WHERE: At The Vanishing Point Gallery. 565 King st. Newtown.
OPENING: 6pm Jan 7, 2010
Four Sydney artists explore the powerful forces at play in the imagination of children, examining our capacity to generate “worlds” out of the inchoate, fragmented, and often hostile confusion of experience we encounter in the process of growing up. Like a secular “Songs of Innocence”, these works present and explore the child’s imaginary means of grappling with the dark matter of life; what grown-ups like to call reality, but which children have no name for. Instead they absorb and integrate its menace into the often graceful, comforting, and playful imaginary that is their single defence against the encroachments of The World.
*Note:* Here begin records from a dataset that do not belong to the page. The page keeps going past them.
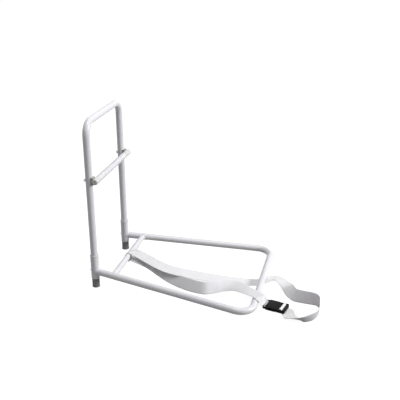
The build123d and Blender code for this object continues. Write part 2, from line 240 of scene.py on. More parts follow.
@dataclass(frozen=True)
class Moulded:
    """Moulded plastic or rubber: a colour that drifts a little, fine grain and dull scuffed patches."""

    name: str
    colour: tuple[float, float, float]
    worn: tuple[float, float, float]
    roughness: float
    grain: float = 1800.0
    grain_depth: float = 0.00006
    gloss: float = 0.5

    def build(self) -> bpy.types.Material:
        """Make the material."""
        shade = Shade(self.name, self.colour, self.roughness)
        shade.shader.inputs["Specular IOR Level"].default_value = self.gloss
        at = shade.place()
        patches = shade.ramp(shade.noise(at, 70.0, 5.0), 0.42, 0.75)
        shade.join(shade.blend(patches, self.colour, self.worn), shade.shader.inputs["Base Color"])
        rough = shade.ramp(patches, 0.0, 1.0, self.roughness, min(self.roughness + 0.18, 1.0))
        shade.join(rough, shade.shader.inputs["Roughness"])
        shade.bump(shade.noise(at, self.grain, 2.0), self.grain_depth, 0.5)
        return shade.material


@dataclass(frozen=True)
class Plated:
    """Plated or bare steel with a drawn grain along one axis."""

    name: str
    colour: tuple[float, float, float]
    roughness: float
    grain_scale: tuple[float, float, float]

    def build(self) -> bpy.types.Material:
        """Make the material."""
        shade = Shade(self.name, self.colour, self.roughness, 1.0)
        lines = shade.noise(shade.place(self.grain_scale), 1.0, 4.0)
        dull = tuple(channel * 0.8 for channel in self.colour)
        shade.join(shade.blend(shade.ramp(lines, 0.35, 0.7), self.colour, dull), shade.shader.inputs["Base Color"])
        shade.join(shade.ramp(lines, 0.3, 0.7, self.roughness - 0.08, self.roughness + 0.12),
                   shade.shader.inputs["Roughness"])
        shade.bump(lines, 0.00004, 0.4)
        return shade.material


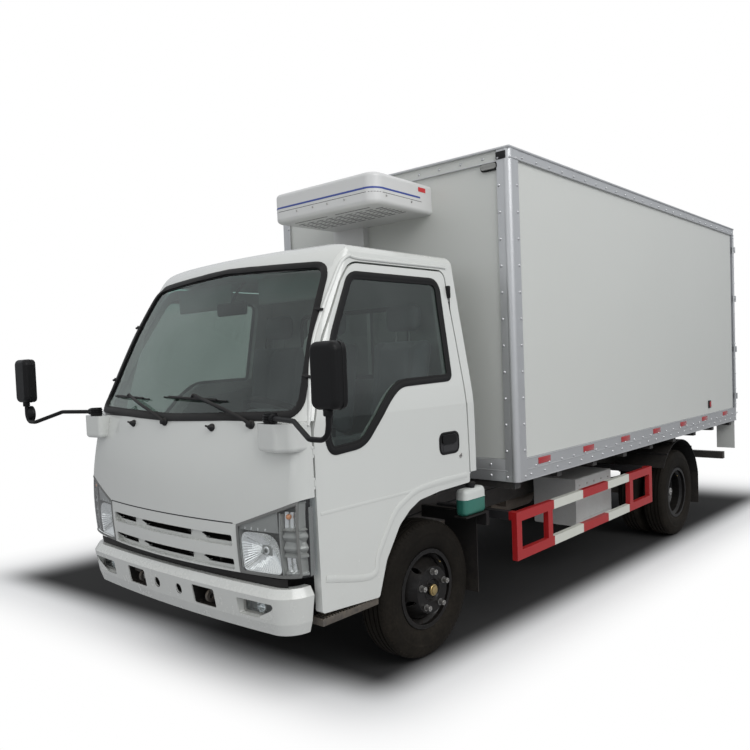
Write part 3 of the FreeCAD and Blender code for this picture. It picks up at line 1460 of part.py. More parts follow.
# Aluminium edges: bottom rails, top angles and rounded corner posts at the front.
outside = "box_half + edge_wall"
edge_parts = []
for sign in (1, -1):
    edge_parts.append(block(side(sign, "box_half", outside), ("box_front", box_back),
        ("bottom_rail_bottom", "bottom_rail_top")))
    edge_parts.append(block(side(sign, "box_half", outside), ("box_front", box_back),
        ("box_top - edge_height", "box_top")))
post_low, post_high = mm.bottom_rail_bottom, mm.box_top
corner_x, corner_front = mm.box_half + mm.edge_wall, mm.box_front - mm.edge_wall
post = rounded_face([
    Vector(corner_x, corner_front, post_low), Vector(corner_x - mm.post_flange, corner_front, post_low),
    Vector(corner_x - mm.post_flange, mm.box_front, post_low), Vector(mm.box_half, mm.box_front, post_low),
], [mm.edge_wall / 2, 0, 0, 0])
post = post.extrude(Vector(0, 0, post_high - post_low))
keep("box_edge_trim", group(edge_parts + [shaped(post), shaped(mirrored(post))]))

# Rear doors: a leaf with an inner plug, hinge straps and two locking rods.
HINGE_SHARES = [0.06, 0.34, 0.64, 0.93]
ROD_BLOCK_SHARES = [0.03, 0.35, 0.65, 0.95]
axis_x, axis_y = "box_half + hinge_out", f"{box_back} + hinge_back"
door_height = "(box_top - rear_head_height - floor_top)"
for sign, name in ((1, "left"), (-1, "right")):
    leaf = join([
        block(side(sign, "leaf_gap", f"{opening_half} - leaf_gap"), (f"{box_back} - leaf_wall", box_back),
              ("floor_top + leaf_gap", "box_top - rear_head_height - leaf_gap")),
        block(side(sign, "leaf_gap + plug_inset", f"{inside} - plug_inset"),
            (f"{box_back} - leaf_wall - plug_depth", f"{box_back} - leaf_wall"),
              ("floor_top + plug_inset", "box_top - rear_head_height - plug_inset")),
    ])
    keep(f"rear_door_{name}", leaf)
    gear = []
    bores = []
    for share in HINGE_SHARES:
        middle = f"floor_top + {share} * {door_height}"
        heights = (f"{middle} - hinge_half + hinge_lug", f"{middle} + hinge_half - hinge_lug")
        gear.append(block(side(sign, "box_half - strap_length", f"{opening_half} - leaf_gap"), (box_back,
            f"{box_back} + strap_off + strap_wall"), heights))
        gear.append(block(side(sign, f"{opening_half} - leaf_gap", axis_x), (f"{box_back} + strap_off",
            f"{box_back} + strap_off + strap_wall"), heights))
        low, high = side(sign, axis_x, axis_x)
        gear.append(rod("z", "hinge_knuckle", low, axis_y, heights[0], f"{heights[1]} - ({heights[0]})"))
        bores.append(rod("z", "hinge_pin + hinge_clearance", low, axis_y, heights[0],
            f"{heights[1]} - ({heights[0]})"))
    rod_pieces = []
    for place_x in ("rod_inner", "rod_outer"):
        low, high = side(sign, place_x, place_x)
        rod_pieces.append(rod("z", "rod_radius", low, f"{box_back} + rod_off", "rod_bottom",
            "rod_top - rod_bottom"))
        for share in ROD_BLOCK_SHARES:
            middle = f"floor_top + {share} * {door_height}"
            rod_pieces.append(block(
                side(sign, f"{place_x} - rod_block", f"{place_x} + rod_block"), (box_back,
                    f"{box_back} + rod_off"),
                (f"{middle} - rod_block", f"{middle} + rod_block")))
        rod_pieces.append(block(
            side(sign, place_x, f"{place_x} + handle_half"), (f"{box_back} + rod_off - handle_half / 2",
                f"{box_back} + rod_off + handle_half / 2"),
            ("handle_z - handle_half", "handle_z + handle_half")))
    keep(f"rear_door_gear_{name}",
        group([cut(join(gear), bores)] + [join(rod_pieces[:6]), join(rod_pieces[6:])]))
frame_lugs = []
for sign in (1, -1):
    for share in HINGE_SHARES:
        middle = f"floor_top + {share} * {door_height}"
        low, high = side(sign, axis_x, axis_x)
        inner = f"{middle} - hinge_half + hinge_lug - yoke_gap"
        upper = f"{middle} + hinge_half - hinge_lug + yoke_gap"
        pieces = [rod("z", "hinge_pin", low, axis_y, f"{middle} - hinge_half", "2 * hinge_half")]
        for span_z in ((f"{middle} - hinge_half", inner), (upper, f"{middle} + hinge_half")):
            pieces.append(rod("z", "hinge_knuckle", low, axis_y, span_z[0], f"{span_z[1]} - ({span_z[0]})"))
            pieces.append(block(side(sign, "box_half - hinge_half", axis_x), (box_back, axis_y), span_z))
        frame_lugs += pieces
keep("box_rear_frame", join([rear_frame] + frame_lugs))

# Cooling unit on the front wall, the pipe cover under it and the coil housing inside.
plan = [
    Vector(mm.fridge_rear_half, mm.box_front, 0), Vector(mm.fridge_front_half, mm.fridge_front, 0),
    Vector(-mm.fridge_front_half, mm.fridge_front, 0), Vector(-mm.fridge_rear_half, mm.box_front, 0),
]
unit = rounded_face(plan, [0, mm.fridge_round, mm.fridge_round, 0])
unit.translate(Vector(0, 0, mm.fridge_bottom))
unit = unit.extrude(Vector(0, 0, mm.fridge_top - mm.fridge_bottom))
level = [edge for edge in unit.Edges
         if edge.BoundBox.ZLength < mm.overrun / 1000 and edge.CenterOfMass.y < mm.box_front - 1]
unit = unit.makeFillet(mm.fridge_edge, level)
keep("fridge_unit", shaped(unit))
keep("pipe_cover", block(("-cover_out", "-cover_in"), ("box_front - cover_depth", "box_front"),
    ("cover_bottom", "fridge_bottom")))
keep("coil_housing", block(("-coil_half", "coil_half"),
    ("box_front + wall", "box_front + wall + coil_depth"), ("box_top - wall - coil_height", "box_top - wall")))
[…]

All four artists explore this common theme through very different means and towards different ends. Fiona Fenech uses drawing and montage to question the myth of innocence, and tease out the interventions that adults make into the child’s imaginary world; while Isabel Watts evokes the pure synthetic process of child’s play by drawing together the disparate and heterogeneous material of modern experience into a single organic form, combining televisions with swans and desk lamps with candlesticks. Nana Sakata draws a nebulous menagerie of unlikely characters from an improbable children’s book, evoking its possibility and suggesting the limitlessness of an imagination prior to the learning of limits. Stephanie Bray on the other hand, uses sculptural installation to invoke the veil of memory and examine the way in which we each possess our own childhood, changed and at a distance that allows us to polish out the hard edges.